Or, maybe, if it's the case that I myself am rather lowering the
waterline in a kind of dunning kruger mistake, I'm very sorry and I
hope that even if posting in the most obscure and deserted niches of
the internet, my contributions are not unduly amplified by whoever or
whatever mechanism is used to forcibly combine them with watching ads.

The title of this post is partly inspired by the book 'sapiens' that I
am reading now, but don't take this as a review or a discussion of it,
I am only a few tens of pages in and all I can say for now is that
it is stimulating my imagination a lot, like how decentralized can we
possibly get and how much variation we are currently missing out on,
while at the same time I don't believe for a moment that a life of
hardship turns one into some kind of hyper dexterous big brained
athlete and natural philosopher. Like digging up roots all day kind of
turns your hands into something less fitting for fine art, or having to
traverse large distances by foot to find food or escape predators is
not conducive to creative action, on the contrary, long distance
walking, to me, feels more like a third kind of consciousness that is
not quite like being asleep, nor like being awake.

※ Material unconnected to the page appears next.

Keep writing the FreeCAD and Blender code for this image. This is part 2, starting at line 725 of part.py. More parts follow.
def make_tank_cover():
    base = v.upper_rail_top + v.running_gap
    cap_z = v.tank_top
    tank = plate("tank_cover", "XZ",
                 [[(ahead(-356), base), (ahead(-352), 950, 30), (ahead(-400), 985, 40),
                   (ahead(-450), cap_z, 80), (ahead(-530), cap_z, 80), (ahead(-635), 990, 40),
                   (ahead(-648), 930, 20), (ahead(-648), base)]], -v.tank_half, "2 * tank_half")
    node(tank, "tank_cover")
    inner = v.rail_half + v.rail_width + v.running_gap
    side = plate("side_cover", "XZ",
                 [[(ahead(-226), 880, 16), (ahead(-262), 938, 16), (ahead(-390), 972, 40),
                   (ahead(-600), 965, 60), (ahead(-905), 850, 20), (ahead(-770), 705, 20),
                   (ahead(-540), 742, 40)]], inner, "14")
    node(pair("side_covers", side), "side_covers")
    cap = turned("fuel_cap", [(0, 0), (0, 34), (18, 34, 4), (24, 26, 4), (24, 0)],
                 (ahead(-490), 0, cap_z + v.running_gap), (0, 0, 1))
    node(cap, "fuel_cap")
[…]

However I enjoy my walks, and certainly sportive activity can be a huge
boost for the good old brain, it's just that if one doesn't have the
right materials and tools to work with, and I mean both physical tools
and theories, nothing much seems to be able to come out of it anyway.

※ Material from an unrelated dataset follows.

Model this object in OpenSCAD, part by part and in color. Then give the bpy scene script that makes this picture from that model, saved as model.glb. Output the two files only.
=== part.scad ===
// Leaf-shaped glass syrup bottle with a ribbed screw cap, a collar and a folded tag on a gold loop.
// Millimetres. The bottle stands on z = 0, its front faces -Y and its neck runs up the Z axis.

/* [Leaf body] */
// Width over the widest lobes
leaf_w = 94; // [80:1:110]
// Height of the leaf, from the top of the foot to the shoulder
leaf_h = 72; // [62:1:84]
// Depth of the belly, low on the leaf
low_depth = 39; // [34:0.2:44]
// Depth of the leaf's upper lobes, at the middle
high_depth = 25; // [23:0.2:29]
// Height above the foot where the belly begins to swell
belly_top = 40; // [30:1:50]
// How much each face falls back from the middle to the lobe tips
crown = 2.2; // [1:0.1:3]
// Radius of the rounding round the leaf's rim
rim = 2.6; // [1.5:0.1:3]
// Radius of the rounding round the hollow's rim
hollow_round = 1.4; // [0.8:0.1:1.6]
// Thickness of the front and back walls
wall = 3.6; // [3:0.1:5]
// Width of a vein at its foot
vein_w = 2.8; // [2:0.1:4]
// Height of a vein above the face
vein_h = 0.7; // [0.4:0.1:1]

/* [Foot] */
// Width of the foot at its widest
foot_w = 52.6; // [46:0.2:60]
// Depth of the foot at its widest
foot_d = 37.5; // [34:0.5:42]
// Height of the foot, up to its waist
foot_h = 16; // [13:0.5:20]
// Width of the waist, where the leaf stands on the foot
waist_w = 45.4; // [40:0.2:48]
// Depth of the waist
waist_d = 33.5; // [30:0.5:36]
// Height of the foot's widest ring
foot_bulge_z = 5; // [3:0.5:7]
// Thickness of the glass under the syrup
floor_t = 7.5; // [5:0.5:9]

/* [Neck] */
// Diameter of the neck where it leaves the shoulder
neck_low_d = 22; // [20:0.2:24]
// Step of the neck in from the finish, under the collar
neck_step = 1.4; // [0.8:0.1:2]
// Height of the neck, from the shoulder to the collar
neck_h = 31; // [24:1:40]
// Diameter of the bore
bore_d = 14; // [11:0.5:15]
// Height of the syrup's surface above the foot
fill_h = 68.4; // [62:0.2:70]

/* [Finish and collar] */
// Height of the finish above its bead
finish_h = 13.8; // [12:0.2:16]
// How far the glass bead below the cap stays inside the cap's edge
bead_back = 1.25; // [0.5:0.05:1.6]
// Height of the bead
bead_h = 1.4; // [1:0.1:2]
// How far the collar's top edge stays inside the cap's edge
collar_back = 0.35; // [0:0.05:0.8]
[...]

Of course it is very different if one combines these activities with
regular internet investigations, only in that case one also stumbles
upon lots and lots of completely stupid material, cleverly hidden
behind a veneer of intellectual shine. I don't want to sound
ungrateful, because it is just because of the mutual intellectually
stimulating conversation that we have any theories to work with, but I
think it is about time we clean up some particularly pernicious
misconceptions that hamper further progress.

To begin with, we have this discussion about correlations and whether
they can imply causation or not. The discussions about this are as
wide ranging as they farfetched and seldomly one sees someone writing
anything useful. The point is not whether there is causation or not,
the point is what is the pathway, the mechanism of action. Maybe the
causation is as obscure as the movements of some speedcubing robot
solving a scrambled rubik's cube in a few fractions of a second, after
all, humans don't have the same amount of short term memory and
therefore are limited to enacting plans of a more simple nature. By the
way, this seems to be the place to thank that person who wrote about
this, making it clear to me for the first time how much of a
disadvantaged position, compared to a computer, we are in, in that
respect. So the question of causation becomes, what kind of mechanism,
simple enough for humans to understand, lies behuind these phenomena?
And if at this point the reader would turn away and contemplate how much
more efficient their life could be if they had a god's eye viewpoint,
the memory and processing capacity to analyse it, that's fine with me
too, it's just that important a concept that it justifies leaving this
discussion here and exploring only that, at least for a while.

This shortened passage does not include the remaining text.